• STATED GOAL
Repeat exactly and only the lines from the line containing "hinge_screws();" through the line containing "bpy.context.view_layer.update()", both included.

+++

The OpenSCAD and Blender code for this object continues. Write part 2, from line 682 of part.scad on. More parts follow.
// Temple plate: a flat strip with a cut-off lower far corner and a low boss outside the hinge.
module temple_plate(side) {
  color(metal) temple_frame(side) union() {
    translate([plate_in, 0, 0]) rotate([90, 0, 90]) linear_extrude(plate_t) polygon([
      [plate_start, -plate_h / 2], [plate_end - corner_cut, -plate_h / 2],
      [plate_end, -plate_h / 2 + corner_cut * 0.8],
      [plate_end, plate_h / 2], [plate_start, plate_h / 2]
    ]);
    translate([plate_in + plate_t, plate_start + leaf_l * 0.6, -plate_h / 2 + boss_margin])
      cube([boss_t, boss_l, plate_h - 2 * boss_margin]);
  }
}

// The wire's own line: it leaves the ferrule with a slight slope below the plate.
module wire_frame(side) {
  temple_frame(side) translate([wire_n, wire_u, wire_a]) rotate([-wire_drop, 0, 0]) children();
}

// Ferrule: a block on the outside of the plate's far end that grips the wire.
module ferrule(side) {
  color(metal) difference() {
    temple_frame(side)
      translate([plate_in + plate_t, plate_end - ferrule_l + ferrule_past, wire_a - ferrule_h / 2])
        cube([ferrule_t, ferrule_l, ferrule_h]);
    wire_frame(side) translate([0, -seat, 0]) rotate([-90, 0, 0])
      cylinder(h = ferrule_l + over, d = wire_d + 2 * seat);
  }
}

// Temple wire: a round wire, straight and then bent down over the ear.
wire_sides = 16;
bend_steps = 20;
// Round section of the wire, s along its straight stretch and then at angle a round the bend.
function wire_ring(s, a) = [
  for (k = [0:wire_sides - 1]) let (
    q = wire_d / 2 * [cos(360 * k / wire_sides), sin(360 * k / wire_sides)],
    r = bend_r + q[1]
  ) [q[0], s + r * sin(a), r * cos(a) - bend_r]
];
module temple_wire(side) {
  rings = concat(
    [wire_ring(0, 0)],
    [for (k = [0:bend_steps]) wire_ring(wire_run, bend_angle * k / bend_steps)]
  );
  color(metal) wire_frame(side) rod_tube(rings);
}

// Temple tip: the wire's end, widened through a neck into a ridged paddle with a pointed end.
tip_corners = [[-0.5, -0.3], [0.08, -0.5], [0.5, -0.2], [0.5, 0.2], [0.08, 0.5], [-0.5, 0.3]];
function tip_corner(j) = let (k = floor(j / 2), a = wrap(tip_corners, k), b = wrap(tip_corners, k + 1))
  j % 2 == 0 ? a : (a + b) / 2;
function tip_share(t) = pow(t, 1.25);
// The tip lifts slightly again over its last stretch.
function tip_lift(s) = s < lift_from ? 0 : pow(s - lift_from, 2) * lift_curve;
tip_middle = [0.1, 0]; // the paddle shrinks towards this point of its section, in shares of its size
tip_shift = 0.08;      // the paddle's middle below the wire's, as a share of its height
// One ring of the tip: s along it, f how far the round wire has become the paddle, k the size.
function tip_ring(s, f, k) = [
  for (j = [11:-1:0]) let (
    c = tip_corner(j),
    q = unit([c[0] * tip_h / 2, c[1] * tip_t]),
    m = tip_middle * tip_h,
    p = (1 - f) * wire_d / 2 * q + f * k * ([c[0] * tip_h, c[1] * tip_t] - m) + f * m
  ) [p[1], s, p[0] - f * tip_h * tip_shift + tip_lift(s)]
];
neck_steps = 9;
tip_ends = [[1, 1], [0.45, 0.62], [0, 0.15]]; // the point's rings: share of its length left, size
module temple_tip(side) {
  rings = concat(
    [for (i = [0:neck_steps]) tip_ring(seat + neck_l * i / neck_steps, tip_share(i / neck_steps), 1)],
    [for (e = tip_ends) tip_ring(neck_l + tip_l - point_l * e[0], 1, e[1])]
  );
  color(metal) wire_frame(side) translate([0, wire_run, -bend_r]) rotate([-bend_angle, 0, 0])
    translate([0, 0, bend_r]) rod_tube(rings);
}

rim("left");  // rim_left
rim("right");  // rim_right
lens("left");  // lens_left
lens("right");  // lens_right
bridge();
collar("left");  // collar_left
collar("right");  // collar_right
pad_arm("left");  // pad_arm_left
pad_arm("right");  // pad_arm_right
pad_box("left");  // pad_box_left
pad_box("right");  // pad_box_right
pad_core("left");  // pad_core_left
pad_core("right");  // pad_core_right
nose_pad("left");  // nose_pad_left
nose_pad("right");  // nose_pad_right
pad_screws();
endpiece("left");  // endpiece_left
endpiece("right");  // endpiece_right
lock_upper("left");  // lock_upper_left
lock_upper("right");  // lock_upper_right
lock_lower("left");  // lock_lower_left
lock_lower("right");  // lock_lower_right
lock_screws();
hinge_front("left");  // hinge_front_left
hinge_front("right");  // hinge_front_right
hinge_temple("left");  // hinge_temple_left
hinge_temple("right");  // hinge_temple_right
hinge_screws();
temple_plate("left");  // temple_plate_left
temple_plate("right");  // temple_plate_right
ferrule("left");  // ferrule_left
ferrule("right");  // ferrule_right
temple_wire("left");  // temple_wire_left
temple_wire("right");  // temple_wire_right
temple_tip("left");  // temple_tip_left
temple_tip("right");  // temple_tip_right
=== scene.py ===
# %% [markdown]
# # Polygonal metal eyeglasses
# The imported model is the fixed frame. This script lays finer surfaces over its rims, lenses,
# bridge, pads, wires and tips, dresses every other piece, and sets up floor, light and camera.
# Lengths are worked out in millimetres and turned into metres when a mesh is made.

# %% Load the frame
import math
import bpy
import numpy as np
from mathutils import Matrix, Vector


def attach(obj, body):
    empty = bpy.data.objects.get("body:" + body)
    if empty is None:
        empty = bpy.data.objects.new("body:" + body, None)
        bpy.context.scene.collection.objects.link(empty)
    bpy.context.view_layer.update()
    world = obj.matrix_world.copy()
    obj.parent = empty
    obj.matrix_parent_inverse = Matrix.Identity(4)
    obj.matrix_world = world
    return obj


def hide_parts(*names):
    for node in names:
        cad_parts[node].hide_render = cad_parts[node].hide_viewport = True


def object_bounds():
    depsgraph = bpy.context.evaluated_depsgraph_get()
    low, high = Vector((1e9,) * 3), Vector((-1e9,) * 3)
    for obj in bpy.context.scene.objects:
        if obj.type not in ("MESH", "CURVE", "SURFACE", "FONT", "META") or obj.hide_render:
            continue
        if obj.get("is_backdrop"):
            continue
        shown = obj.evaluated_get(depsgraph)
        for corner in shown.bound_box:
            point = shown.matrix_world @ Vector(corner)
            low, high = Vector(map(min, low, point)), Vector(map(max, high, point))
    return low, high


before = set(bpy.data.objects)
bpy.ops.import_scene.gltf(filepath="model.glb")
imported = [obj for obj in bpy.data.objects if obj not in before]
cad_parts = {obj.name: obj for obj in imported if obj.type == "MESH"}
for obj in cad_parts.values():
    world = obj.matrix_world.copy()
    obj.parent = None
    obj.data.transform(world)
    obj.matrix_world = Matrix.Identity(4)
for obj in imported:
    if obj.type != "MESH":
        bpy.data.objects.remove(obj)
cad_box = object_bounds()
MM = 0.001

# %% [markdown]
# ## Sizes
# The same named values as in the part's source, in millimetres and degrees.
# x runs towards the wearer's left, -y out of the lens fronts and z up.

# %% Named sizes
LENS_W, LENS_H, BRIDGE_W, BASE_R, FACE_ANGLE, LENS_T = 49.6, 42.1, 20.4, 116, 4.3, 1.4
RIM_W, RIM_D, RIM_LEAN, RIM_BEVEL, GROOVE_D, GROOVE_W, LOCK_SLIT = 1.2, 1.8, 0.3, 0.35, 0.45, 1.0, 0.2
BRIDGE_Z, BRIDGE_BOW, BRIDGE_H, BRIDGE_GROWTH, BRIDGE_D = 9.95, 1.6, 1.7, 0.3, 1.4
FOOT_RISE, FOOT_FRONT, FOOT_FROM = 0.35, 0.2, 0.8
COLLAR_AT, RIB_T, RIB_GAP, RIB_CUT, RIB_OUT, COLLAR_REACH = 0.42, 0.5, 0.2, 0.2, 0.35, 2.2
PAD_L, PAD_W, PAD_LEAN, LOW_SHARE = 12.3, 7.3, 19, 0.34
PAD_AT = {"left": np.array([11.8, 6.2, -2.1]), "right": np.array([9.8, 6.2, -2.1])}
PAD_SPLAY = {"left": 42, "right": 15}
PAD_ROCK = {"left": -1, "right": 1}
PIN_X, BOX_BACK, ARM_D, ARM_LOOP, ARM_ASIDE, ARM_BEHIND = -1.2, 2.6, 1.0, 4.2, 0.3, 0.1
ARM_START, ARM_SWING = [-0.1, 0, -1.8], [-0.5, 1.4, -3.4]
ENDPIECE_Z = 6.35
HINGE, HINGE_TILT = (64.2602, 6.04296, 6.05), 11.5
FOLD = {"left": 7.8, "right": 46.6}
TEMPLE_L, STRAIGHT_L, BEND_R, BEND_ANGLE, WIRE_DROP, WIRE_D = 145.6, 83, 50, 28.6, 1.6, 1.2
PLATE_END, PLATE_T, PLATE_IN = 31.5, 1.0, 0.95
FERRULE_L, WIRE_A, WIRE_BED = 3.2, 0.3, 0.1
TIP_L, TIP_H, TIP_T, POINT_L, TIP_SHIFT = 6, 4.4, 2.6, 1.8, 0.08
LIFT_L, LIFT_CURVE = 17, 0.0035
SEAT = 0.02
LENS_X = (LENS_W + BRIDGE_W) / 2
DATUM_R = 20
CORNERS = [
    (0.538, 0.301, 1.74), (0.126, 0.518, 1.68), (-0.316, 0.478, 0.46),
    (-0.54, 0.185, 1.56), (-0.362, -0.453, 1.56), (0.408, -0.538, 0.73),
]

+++

• COMPLETE RESPONSE
hinge_screws();
temple_plate("left");  // temple_plate_left
temple_plate("right");  // temple_plate_right
ferrule("left");  // ferrule_left
ferrule("right");  // ferrule_right
temple_wire("left");  // temple_wire_left
temple_wire("right");  // temple_wire_right
temple_tip("left");  // temple_tip_left
temple_tip("right");  // temple_tip_right
=== scene.py ===
# %% [markdown]
# # Polygonal metal eyeglasses
# The imported model is the fixed frame. This script lays finer surfaces over its rims, lenses,
# bridge, pads, wires and tips, dresses every other piece, and sets up floor, light and camera.
# Lengths are worked out in millimetres and turned into metres when a mesh is made.

# %% Load the frame
import math
import bpy
import numpy as np
from mathutils import Matrix, Vector


def attach(obj, body):
    empty = bpy.data.objects.get("body:" + body)
    if empty is None:
        empty = bpy.data.objects.new("body:" + body, None)
        bpy.context.scene.collection.objects.link(empty)
    bpy.context.view_layer.update()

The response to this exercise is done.